The lunch-hour traffic in Woodlands is thick, and the restaurant is noisy, but my eyes and ears are tuned to what Shekar is presenting on a laptop, cosily next to business thali in front of us and hungering for our attention.
The subject-matter of discussion is Shekar’s forthcoming book, ‘Sky High: 7 steps to building an Everlasting Company’ (PQP). Thankfully, for my video-shoot, he obliges to re-present his ideas, sitting in the car, under a tree. Let’s catch up with R. Shekar and his slide-set, beginning with ‘Dream play’.
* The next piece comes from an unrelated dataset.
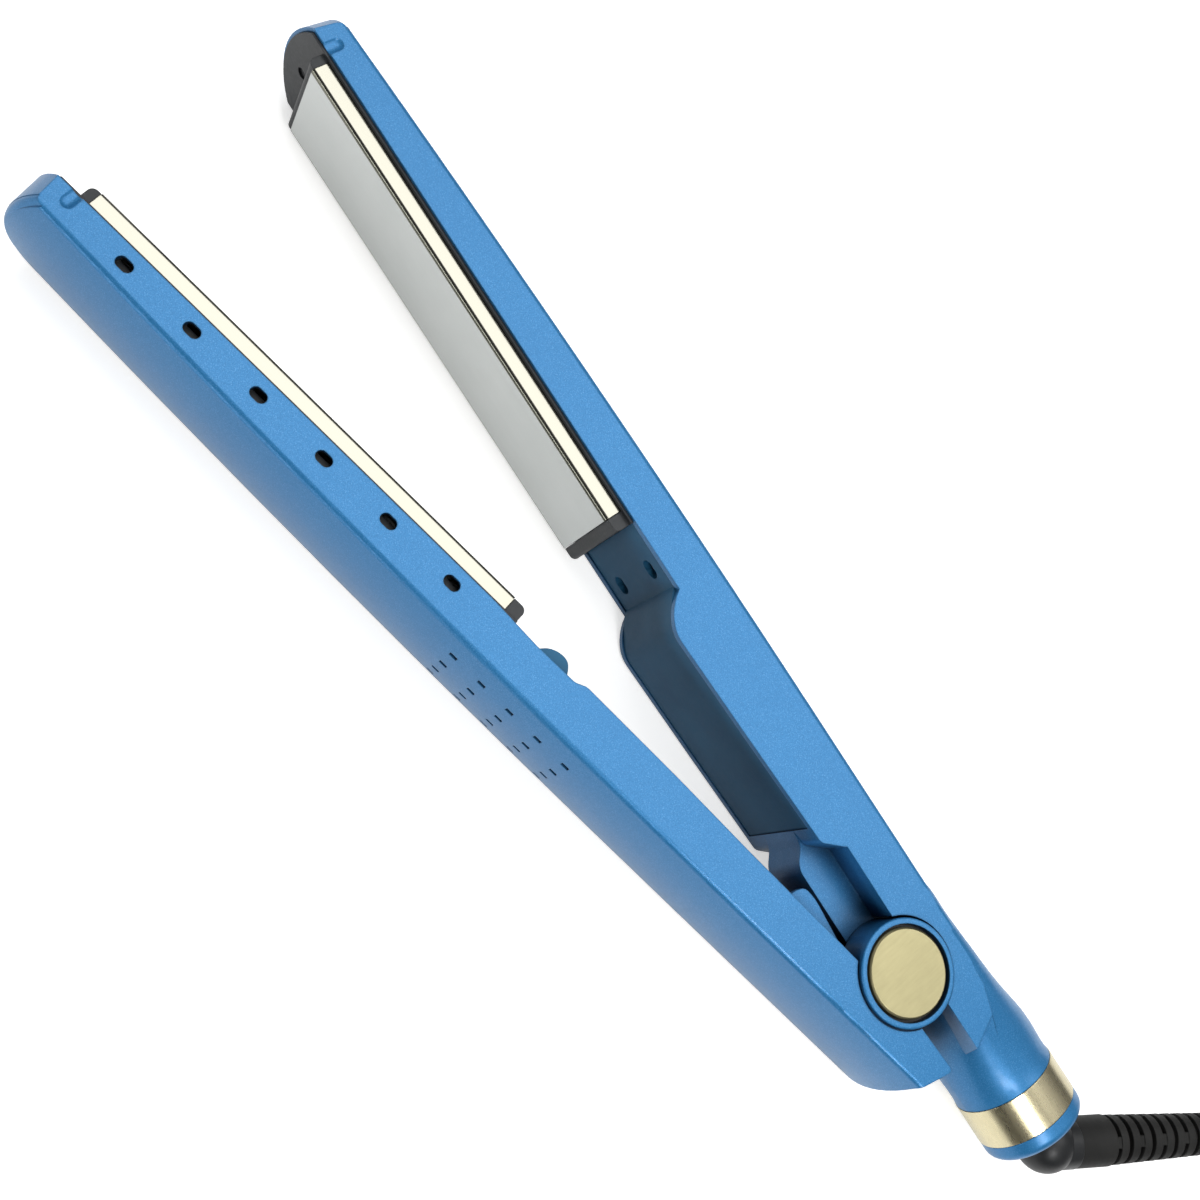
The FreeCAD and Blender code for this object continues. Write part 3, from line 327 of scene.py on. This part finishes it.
def woven_sleeve():
    """Glass-fibre sleeve over the heater leads."""
    s = Surface("woven_sleeve", Roughness=0.85)
    wave = s.add("ShaderNodeTexWave", wave_type="BANDS", bands_direction="DIAGONAL")
    wave.inputs["Scale"].default_value = 420.0
    s.link(s.place, wave.inputs["Vector"])
    weave = wave.outputs["Fac"]
    s.set("Base Color", s.mix(weave, (0.62, 0.59, 0.5), (0.78, 0.75, 0.66)))
    s.bump(weave, 0.4, 0.0001)
    return s.material


def red_lens():
    s = Surface("red_lens", Roughness=0.12, Transmission_Weight=0.5, IOR=1.49)
    haze = s.noise(400.0, 2.0)
    s.set("Base Color", s.mix(haze, (0.55, 0.02, 0.015), (0.75, 0.05, 0.03)))
    return s.material


def solder_mask():
    s = Surface("solder_mask", Roughness=0.35, Coat_Weight=0.4)
    wave = s.add("ShaderNodeTexBrick")
    wave.inputs["Scale"].default_value = 260.0
    wave.inputs["Mortar Size"].default_value = 0.06
    s.link(s.place, wave.inputs["Vector"])
    s.set("Base Color", s.mix(wave.outputs["Fac"], (0.012, 0.10, 0.045), (0.03, 0.20, 0.09)))
    s.bump(wave.outputs["Fac"], 0.2, 0.00004)
    return s.material


def plastics():
    """Moulded parts: colour, lighter mottling, roughness, grain scale, grain depth and shine."""
    table = {
        "carrier_black": ((0.016, 0.019, 0.022), (0.030, 0.034, 0.038), 0.50, 1400.0, 0.06 * MM, 0.5),
        "silicone_grey": ((0.25, 0.26, 0.27), (0.33, 0.34, 0.35), 0.70, 700.0, 0.06 * MM, 0.5),
        "wire_sleeve": ((0.35, 0.03, 0.025), (0.45, 0.05, 0.04), 0.50, 500.0, 0.04 * MM, 0.5),
        "component_black": ((0.020, 0.020, 0.022), (0.040, 0.040, 0.042), 0.35, 900.0, 0.04 * MM, 0.5),
        "washer_white": ((0.75, 0.75, 0.72), (0.82, 0.82, 0.80), 0.45, 600.0, 0.03 * MM, 0.5),
        "seat_black": ((0.012, 0.014, 0.016), (0.020, 0.022, 0.025), 0.50, 1200.0, 0.05 * MM, 0.5),
        "swivel_black": ((0.012, 0.013, 0.014), (0.022, 0.023, 0.024), 0.40, 1100.0, 0.05 * MM, 0.35),
        "cord_rubber": ((0.010, 0.010, 0.0095), (0.018, 0.018, 0.017), 0.60, 800.0, 0.08 * MM, 0.25),
        "core_insulation": ((0.03, 0.12, 0.40), (0.05, 0.16, 0.50), 0.45, 500.0, 0.04 * MM, 0.5),
        "switch_black": ((0.014, 0.014, 0.016), (0.030, 0.030, 0.033), 0.35, 1000.0, 0.04 * MM, 0.5),
    }
    return {slot: textured_plastic(slot, *values) for slot, values in table.items()}


def metals():
    """Plain metal parts: colour, darker mottling and roughness."""
    table = {
        "spring_steel": ((0.55, 0.55, 0.56), (0.40, 0.40, 0.41), 0.30),
        "screw_steel": ((0.10, 0.105, 0.12), (0.05, 0.053, 0.06), 0.40),
        "bush_bronze": ((0.55, 0.36, 0.17), (0.40, 0.25, 0.11), 0.45),
        "pin_steel": ((0.60, 0.60, 0.62), (0.48, 0.48, 0.50), 0.22),
        "contact_brass": ((0.78, 0.60, 0.28), (0.60, 0.45, 0.20), 0.25),
    }
    return {slot: plain_metal(slot, *values) for slot, values in table.items()}


def finishes():
    """One material for each slot of the record."""
    special = {
        "blue_shell": blue_paint(),
        "ceramic_white": ceramic(),
        "lead_tape": woven_sleeve(),
        "champagne_metal": champagne("champagne_disc", (0.47, 0.425, 0.24), 0.42, (1.0, 0.12, 1.0)),
        "board_green": solder_mask(),
        "lens_red": red_lens(),
    }
    return {**special, **plastics(), **metals()}


def dress_nodes():
    """Gives every CAD node its finish."""
    look = finishes()
    slots = {part["node"]: part["material_slot"] for part in frame["record"]["subparts"]}
    cover = cover_blue_with_painted_shade()
    own = {
        "main_heating_plate": plate_metal("main_plate_metal", 0.0),
        "lever_heating_plate": plate_metal("lever_plate_metal", OPEN_ANGLE),
        "barrel_band": champagne("champagne_band", (0.68, 0.61, 0.40), 0.27, (0.2, 1.0, 1.0)),
        "main_arm_cover": cover,
        "lever_arm_cover": cover,
    }
    for name, node in frame["nodes"].items():
        node.data.materials.clear()
        node.data.materials.append(own.get(name) or look[slots[name]])


# ------------------------------------------------------------------ small pieces

def strand(path, radius, sides=8):
    """Vertices and faces of a round wire along path, with closed ends."""
    verts, faces = [], []
    for i, place in enumerate(path):
        ahead = path[min(i + 1, len(path) - 1)] - path[max(i - 1, 0)]
        across = ahead.cross(Vector((0, 0, 1))).normalized()
        other = ahead.cross(across).normalized()
        for k in range(sides):
            a = 2 * math.pi * k / sides
            verts.append(place + across * (radius * math.cos(a)) + other * (radius * math.sin(a)))
    for i in range(len(path) - 1):
        for k in range(sides):
            a, b = i * sides + k, i * sides + (k + 1) % sides
            faces.append((a, b, b + sides, a + sides))
    faces.append(tuple(range(sides)))
    last = len(verts) - sides
    faces.append(tuple(reversed(range(last, len(verts)))))
    return verts, faces


def strand_path(centre, side, number):
    """Centre line of one bared strand; strand 0 runs down the middle."""
    across = CORD_AXIS.cross(Vector((0, 0, 1)))
    ring = STRAND_RING if number else 0.0
    path = []
    for step in range(STRAND_STEPS + 1):
        along = step / STRAND_STEPS
        a = 2 * math.pi * number / OUTER_STRANDS + STRAND_TWIST * along
        spread = ring * (1.0 + STRAND_SPLAY * along)
        offset = across * (side * CORE_SPACING + spread * math.cos(a)) + Vector((0, 0, spread * math.sin(a)))
        path.append(centre + offset + CORD_AXIS * (STRAND_LENGTH * along - STRAND_ROOT))
    return path


def copper_ends(finish):
    """Bare twisted strands past the two insulated cores at the cut end of the cord."""
    low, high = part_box("cord_cores")
    middle = (low + high) / 2
    centre = Vector((middle.x, middle.y, HINGE_Z)) + CORD_AXIS * CORE_LENGTH / 2
    for side, letter in ((-1, "a"), (1, "b")):
        verts, faces = [], []
        for number in range(OUTER_STRANDS + 1):
            more_verts, more_faces = strand(strand_path(centre, side, number), STRAND_RADIUS)
            faces += [tuple(i + len(verts) for i in face) for face in more_faces]
            verts += more_verts
        mesh = bpy.data.meshes.new("copper_strands")
        mesh.from_pydata(verts, [], faces)
        mesh.materials.append(finish)
        obj = bpy.data.objects.new("copper_strands_" + letter, mesh)
        bpy.context.scene.collection.objects.link(obj)
        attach(obj, "cord_swivel")


# ------------------------------------------------------------------ studio

def floor():
    """Pale worktop.  It shows white to the camera and a softer grey to bounced light."""
    mesh = bpy.data.meshes.new("floor")
    half = FLOOR_HALF
    corners = [(-half, -half, 0), (half, -half, 0), (half, half, 0), (-half, half, 0)]
    mesh.from_pydata(corners, [], [(0, 1, 2, 3)])
    obj = bpy.data.objects.new("floor", mesh)
    bpy.context.scene.collection.objects.link(obj)
    s = Surface("floor_white", Roughness=0.7)
    path = s.add("ShaderNodeLightPath")
    pale = s.mix(s.noise(6.0, 2.0), (0.86, 0.86, 0.855), (0.89, 0.89, 0.885))
    bounce = (FLOOR_BOUNCE,) * 3
    s.set("Base Color", s.mix(path.outputs["Is Diffuse Ray"], pale, bounce))
    s.shader.inputs["Emission Color"].default_value = (1.0, 1.0, 0.99, 1.0)
    glow = s.add("ShaderNodeMath", operation="MAXIMUM")
    s.link(s.remap(path.outputs["Is Camera Ray"], 0.0, FLOOR_LIFT), glow.inputs[0])
    s.link(s.remap(path.outputs["Is Glossy Ray"], 0.0, FLOOR_SHEEN), glow.inputs[1])
    s.set("Emission Strength", glow.outputs[0])
    mesh.materials.append(s.material)


def area_light(name, place, target, size, power):
    data = bpy.data.lights.new(name, "AREA")
    data.shape = "RECTANGLE"
    data.size, data.size_y = size
    data.energy = power
    obj = bpy.data.objects.new(name, data)
    bpy.context.scene.collection.objects.link(obj)
    obj.location = place
    obj.rotation_mode = "QUATERNION"
    obj.rotation_quaternion = (Vector(target) - Vector(place)).to_track_quat("-Z", "Y")


def world():
    """Soft studio surround: bright overhead, dim at the horizon and on the +Y side."""
    scene = bpy.context.scene
    scene.world = bpy.data.worlds.new("studio")
    scene.world.use_nodes = True
    tree = scene.world.node_tree
    background = tree.nodes["Background"]
    coords = tree.nodes.new("ShaderNodeTexCoord")
    split = tree.nodes.new("ShaderNodeSeparateXYZ")
    ramp = tree.nodes.new("ShaderNodeValToRGB")
    tree.links.new(coords.outputs["Generated"], split.inputs["Vector"])
    tree.links.new(split.outputs["Z"], ramp.inputs["Fac"])
    elements = ramp.color_ramp.elements
    elements[0].position, elements[0].color = 0.0, (0.10, 0.105, 0.115, 1)
    elements[1].position, elements[1].color = 1.0, (1.0, 1.0, 1.0, 1)
    for place, value in SKY_STOPS:
        stop = elements.new(place)
        stop.color = (value, value, value * SKY_TINT, 1)
    shade = tree.nodes.new("ShaderNodeMapRange")
    shade.inputs["From Min"].default_value = 0.0
    shade.inputs["From Max"].default_value = DIM_REACH
    shade.inputs["To Min"].default_value = 1.0
    shade.inputs["To Max"].default_value = DIM_SIDE
    dimmed = tree.nodes.new("ShaderNodeVectorMath")
    dimmed.operation = "SCALE"
    tree.links.new(split.outputs["Y"], shade.inputs["Value"])
    tree.links.new(ramp.outputs["Color"], dimmed.inputs[0])
    tree.links.new(shade.outputs["Result"], dimmed.inputs["Scale"])
    tree.links.new(dimmed.outputs["Vector"], background.inputs["Color"])
    background.inputs["Strength"].default_value = WORLD_STRENGTH
    backdrop = tree.nodes.new("ShaderNodeBackground")
    backdrop.inputs["Color"].default_value = BACKDROP
    path = tree.nodes.new("ShaderNodeLightPath")
    choose = tree.nodes.new("ShaderNodeMixShader")
    tree.links.new(path.outputs["Is Camera Ray"], choose.inputs["Fac"])
    tree.links.new(background.outputs["Background"], choose.inputs[1])
    tree.links.new(backdrop.outputs["Background"], choose.inputs[2])
    tree.links.new(choose.outputs["Shader"], tree.nodes["World Output"].inputs["Surface"])


def camera():
    """Camera at the picture's viewing angle, rolled so that the tips point up and left."""
    azimuth, elevation = math.radians(VIEW_AZIMUTH), math.radians(VIEW_ELEVATION)
    level = math.cos(elevation)
    back = Vector((math.sin(azimuth) * level, -math.cos(azimuth) * level, math.sin(elevation)))
    hint = math.radians(UP_HINT_ANGLE)
    right = Vector((math.cos(hint), math.sin(hint), 0)).cross(back).normalized()
    up = back.cross(right)
    data = bpy.data.cameras.new("camera")
    data.lens = LENS
    data.sensor_width = 36.0
    data.clip_start = 0.01
    obj = bpy.data.objects.new("camera", data)
    bpy.context.scene.collection.objects.link(obj)
    turn = Matrix((right, up, back)).transposed()
    obj.matrix_world = Matrix.Translation(AIM + back * VIEW_DISTANCE) @ turn.to_4x4()
    bpy.context.scene.camera = obj


def studio():
    scene = bpy.context.scene
    scene.view_settings.view_transform = "Standard"
    floor()
    world()
    for light in LIGHTS:
        area_light(*light)
    camera()


dress_nodes()
copper_ends(plain_metal("copper_strand", (0.72, 0.33, 0.18), (0.5, 0.2, 0.1), 0.3))
studio()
Every business leader aims to transit his/her business from one level to the next, says Shekar. “Starting out as an entrepreneur, they strive ever harder to stabilise their operations first. Next, they aim to scale up and expand their market and branded presence. It is precisely then that they discover a loss of business confidence, executive ineptitude, and erosion of their competitive advantage. Finally, they envision breaking out into the next orbit, be it into new geographies, technologies, or even user segment.”
In their hurry to secure quick gains, the top executives mistakenly invest in piecemeal remedies, hoping to secure immediate relief, he rues. “All businesses are in a state of perpetual transition. Yet, the majority of organisations, despite the best efforts of their leaders, resist change, and become most vulnerable.” Evidence of a ‘discount war,’ postponed investments, indiscriminate cost-cutting, delayed payments, ad-hoc borrowings, and a prayer for subsidy and write-off, are examples of these, mentions Shekar.
His book ‘Sky High,’ written as a business novel, chronicles the evolution of an immigrant founder CEO, Harpreet ‘Happy’ Singh, as he learns to graduate from a cottage industry to become a publicly-listed company.
The seven sequential steps to building an ‘Everlasting Company,’ according to Shekar, are as follows:
1) Business Alert: Learn to read the business signals and interpret the likely trends in the future.
2) Business Acumen: Discover the magic; a mere 1% change can bring about a lot to the business.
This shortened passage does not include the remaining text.